Exercise:
The lines to reproduce run from the first one through the line containing "# and at the". Reproduce them exactly.

[Object modeling scripts]
** start **

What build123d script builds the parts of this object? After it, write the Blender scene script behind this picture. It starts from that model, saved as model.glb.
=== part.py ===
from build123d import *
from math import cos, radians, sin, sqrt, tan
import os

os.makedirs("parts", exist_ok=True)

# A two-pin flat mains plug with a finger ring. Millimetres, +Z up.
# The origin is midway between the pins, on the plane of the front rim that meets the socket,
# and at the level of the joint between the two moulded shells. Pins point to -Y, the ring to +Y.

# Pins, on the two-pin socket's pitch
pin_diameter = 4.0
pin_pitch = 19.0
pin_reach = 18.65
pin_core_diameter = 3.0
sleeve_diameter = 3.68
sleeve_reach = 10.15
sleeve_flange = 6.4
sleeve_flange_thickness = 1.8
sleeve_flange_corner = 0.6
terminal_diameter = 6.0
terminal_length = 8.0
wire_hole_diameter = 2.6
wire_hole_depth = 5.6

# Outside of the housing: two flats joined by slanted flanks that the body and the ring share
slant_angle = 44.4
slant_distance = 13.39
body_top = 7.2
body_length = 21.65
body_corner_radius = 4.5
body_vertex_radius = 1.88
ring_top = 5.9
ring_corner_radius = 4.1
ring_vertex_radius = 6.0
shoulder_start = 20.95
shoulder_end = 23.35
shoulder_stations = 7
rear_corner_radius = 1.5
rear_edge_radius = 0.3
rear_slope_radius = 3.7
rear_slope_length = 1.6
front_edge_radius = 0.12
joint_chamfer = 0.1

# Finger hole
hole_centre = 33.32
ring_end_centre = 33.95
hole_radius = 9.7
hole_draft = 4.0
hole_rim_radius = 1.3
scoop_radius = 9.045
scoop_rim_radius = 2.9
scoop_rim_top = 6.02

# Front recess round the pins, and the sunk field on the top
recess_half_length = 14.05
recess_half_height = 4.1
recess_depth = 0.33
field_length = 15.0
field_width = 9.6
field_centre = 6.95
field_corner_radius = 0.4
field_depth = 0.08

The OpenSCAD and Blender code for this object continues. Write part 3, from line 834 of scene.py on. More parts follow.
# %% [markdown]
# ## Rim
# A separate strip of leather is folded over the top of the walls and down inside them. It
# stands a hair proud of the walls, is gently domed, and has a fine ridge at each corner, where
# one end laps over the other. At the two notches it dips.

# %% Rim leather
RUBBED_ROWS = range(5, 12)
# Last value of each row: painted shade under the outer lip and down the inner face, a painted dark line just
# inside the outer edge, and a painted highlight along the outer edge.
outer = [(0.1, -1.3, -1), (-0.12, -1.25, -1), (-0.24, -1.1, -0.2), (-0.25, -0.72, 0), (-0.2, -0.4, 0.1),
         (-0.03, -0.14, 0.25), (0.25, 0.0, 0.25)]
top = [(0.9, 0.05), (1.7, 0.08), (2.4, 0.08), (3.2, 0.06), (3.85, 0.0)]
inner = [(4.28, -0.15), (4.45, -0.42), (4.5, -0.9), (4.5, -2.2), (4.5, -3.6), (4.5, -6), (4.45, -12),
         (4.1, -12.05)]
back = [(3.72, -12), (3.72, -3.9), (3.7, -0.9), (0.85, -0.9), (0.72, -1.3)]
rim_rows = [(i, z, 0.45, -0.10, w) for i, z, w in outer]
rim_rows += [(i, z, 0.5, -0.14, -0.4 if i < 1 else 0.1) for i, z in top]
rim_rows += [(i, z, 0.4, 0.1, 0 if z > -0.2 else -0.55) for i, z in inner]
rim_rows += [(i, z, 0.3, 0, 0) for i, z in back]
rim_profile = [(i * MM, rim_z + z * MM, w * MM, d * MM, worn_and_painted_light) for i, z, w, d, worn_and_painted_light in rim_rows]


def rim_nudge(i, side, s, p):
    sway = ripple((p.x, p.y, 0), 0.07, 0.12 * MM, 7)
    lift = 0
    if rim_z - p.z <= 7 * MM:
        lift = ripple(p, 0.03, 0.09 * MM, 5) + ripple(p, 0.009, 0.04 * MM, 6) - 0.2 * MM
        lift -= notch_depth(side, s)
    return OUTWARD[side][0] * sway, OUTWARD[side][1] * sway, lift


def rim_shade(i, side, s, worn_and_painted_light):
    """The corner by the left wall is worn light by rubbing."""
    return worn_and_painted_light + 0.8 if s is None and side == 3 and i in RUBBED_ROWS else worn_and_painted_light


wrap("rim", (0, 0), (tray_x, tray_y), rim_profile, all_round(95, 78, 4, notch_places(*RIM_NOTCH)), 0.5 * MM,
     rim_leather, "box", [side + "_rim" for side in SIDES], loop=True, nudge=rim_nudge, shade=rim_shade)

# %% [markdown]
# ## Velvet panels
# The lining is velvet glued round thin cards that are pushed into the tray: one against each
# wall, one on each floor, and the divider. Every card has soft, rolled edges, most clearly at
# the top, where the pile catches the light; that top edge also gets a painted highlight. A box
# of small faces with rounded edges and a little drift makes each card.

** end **

Exercise result:
What build123d script builds the parts of this object? After it, write the Blender scene script behind this picture. It starts from that model, saved as model.glb.
=== part.py ===
from build123d import *
from math import cos, radians, sin, sqrt, tan
import os

os.makedirs("parts", exist_ok=True)

# A two-pin flat mains plug with a finger ring. Millimetres, +Z up.
# The origin is midway between the pins, on the plane of the front rim that meets the socket,
# and at the level of the joint between the two moulded shells. Pins point to -Y, the ring to +Y.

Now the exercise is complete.